The class action claims against PaySystems and Ginix were premised on their role in processing credit card payments from EZ’s customers; plaintiff alleged that these defendants “realized EZ’s site was an unlawful lottery and knew EZ was making false claims and engaging in unfair business practices, but authorized EZ to use their payment services ‘with the knowledge and specific intent of aiding and abetting and facilitating the illegal lottery’” Schulz, at 813. These defendants also had “contracted with EZ to display their logos and create links to their respective websites so they could process payments.” Id. Similarly, the class action complaint named PayPal based on the fact that EZ’s customers could pay for E-books using PayPal’s website, and that “PayPal contracted with EZ after reviewing its website and determining that it operated an illegal lottery” and “authorized a link with EZ ‘with the knowledge and intent of aiding and abetting and facilitating the operation of the EZ Expo website in a manner similar to that described … with respect to Ginix and PaySystems.’” Id., at 814. Finally, the claims against Neovi were founded on the fact that EZ’s customers could use Neovi to pay for E-books by “virtual check”; the class action alleged that Neovi “knew EZ’s operations were illegal but ‘knowingly and intentionally aided and abetted the operation’ and ‘directly profited … by receiving a percentage of each check transaction or collecting a fee.’” Id.

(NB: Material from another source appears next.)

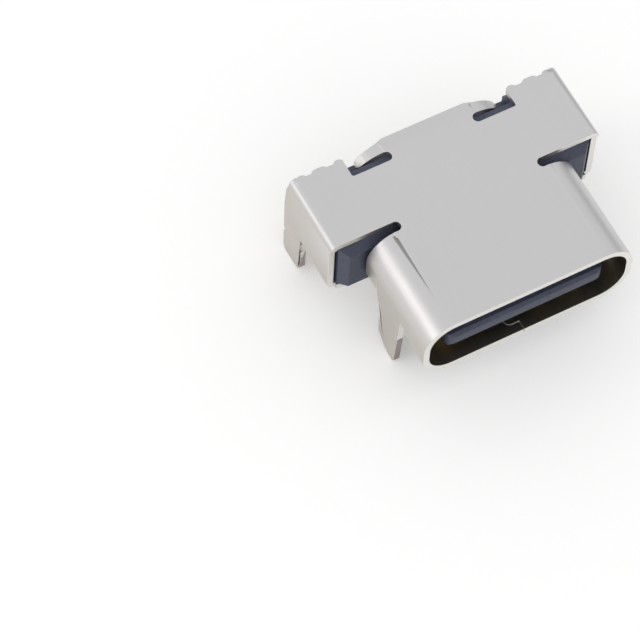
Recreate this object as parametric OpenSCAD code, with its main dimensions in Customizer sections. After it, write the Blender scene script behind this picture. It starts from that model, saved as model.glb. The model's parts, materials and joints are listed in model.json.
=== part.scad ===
// Board-mount socket for a reversible 24-contact plug.
// Frame: X across the socket, Y from the mouth to the solder tails, Z up.
// The origin is on the centreline, in the plane of the mouth and of the board's top face.

/* [Plug opening] */
// Width of the opening that the plug enters
mouth_w = 8.34; // [8.24:0.02:8.44]
// Height of the opening
mouth_h = 2.56; // [2.5:0.02:2.64]
// Radius of the opening's corners
mouth_r = 1.02; // [0.9:0.02:1.2]

/* [Shell] */
// Thickness of the folded sheet
sheet = 0.25; // [0.2:0.01:0.28]
// Height of the shell's underside above the board
stand_off = 0.14; // [0.08:0.01:0.2]
// Length of the tube that takes the plug
tube_len = 4.45; // [4.3:0.05:4.6]
// Gap between the tube's rear edge and the wings of the top
slot_w = 0.41; // [0.35:0.01:0.46]
// Distance from the centreline to the round inner end of each front slot
slot_end_x = 2.92; // [2.7:0.02:3.2]
// Overall width of the rear box
box_w = 11.46; // [11.42:0.02:11.7]
// Outer radius of the box's folds
fold_r = 0.32; // [0.29:0.01:0.4]
// Rear edge of the wings
box_rear = 8.1; // [8.06:0.02:8.16]
// How far the side walls reach behind the wings
wall_reach = 0.1; // [0.06:0.01:0.14]
// How far the side walls' front edges stand behind the wings
wall_set = 0.12; // [0.04:0.01:0.16]
// How far the carrier stubs stand out of the rear edge
stub_out = 0.11; // [0.06:0.01:0.14]
// Width of the band under the box, from front to rear
band_w = 1.85; // [1.7:0.05:1.95]
// Step of the band's middle behind its two ends
band_step = 0.07; // [0.04:0.01:0.1]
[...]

The complaint alleged causes of action against all defendants for unfair business practices under California’s unfair competition law (UCL) on the ground that EZ’s scheme constituted a “lottery” and/or an “endless chain scheme” under California law. Schulz, at 814. It also alleged separate claims against Ginix, PaySystems and PayPal (second through fourth causes of action) based on the payment processing services they provided, id. Defense attorneys for Ginix, PaySystems, and PayPal each demurred to the class action complaint for failure to allege sufficient facts to support a claim for aiding and abetting a violation of the UCL; Neovi joined in PaySystem’s demurrer. Id. The trial court agreed with the defense arguments and sustained the demurrers without leave to amend, id.
The appellate court began its analysis by discussing the impact of Proposition 64 – passed by by California voters during the pendency of the appeal – on plaintiff’s UCL claims. Schulz, at 815. In broad terms, Proposition 64 amended the UCL to require that a plaintiff suffer actual injury in order to have standing to pursue claims thereunder, and the California Supreme Court has held that Proposition 64 applies to complaints pending at the time of the law’s enactment, id. (citations omitted). On appeal, plaintiff admitted that he did not use the services of Neovi, PaySystem or PayPal, but represented that he did use Ginix and would be able to amend the class action complaint to include the requisite allegations to establish standing under Proposition 64. Id. The appellate court held that plaintiff should be given an opportunity to amend the complaint, id. (citations omitted).
With respect to the other defendants, while plaintiff admitted that he did not use any of their services, plaintiff’s lawyer argued that he had “alternative parties he could substitute in as plaintiffs that were directly harmed by those defendants and seeks the opportunity to amend the complaint to make such allegations and to allege a class action in those causes of action.” Schulz, at 815. Relying on the Supreme Court opinion in Branick v. Downey Sav. & Loan Ass’n, 39 Cal.4th 235 (Cal. 2006), the appellate court concluded that plaintiff should be provided the opportunity to amend the class action claims against PaySystems, Schulz, at 815-16. However, it affirmed the judgment in favor of PayPal and Neovi, holding that the class action complaint failed to allege “sufficient substantive facts” to state a claim against them for aiding and abetting an illegal lottery and further holding that “held that “plaintiff has no right to amend as to these defendants.” Id., at 816. The court’s analysis may be found at pages 816 through 820.
NOTE: Under California law, liability for aiding and abetting an intentional tort requires knowledge that “‘the other’s conduct constitutes a breach of duty and gives substantial assistance or encouragement to the other to so act.’” Schulz, at 816 (citation omitted). The appellate court at page 816 quoted with approval from the Restatement Second of Torts, which provides that “Advice or encouragement to act operates as a moral support to a tortfeasor and if the act encouraged is known to be tortious it has the same effect upon the liability of the adviser as participation or physical assistance…. It likewise applies to a person who knowingly gives substantial aid to another who, as he knows, intends to do a tortious act.” Rest.2d Torts, § 876 , com. d, p. 317.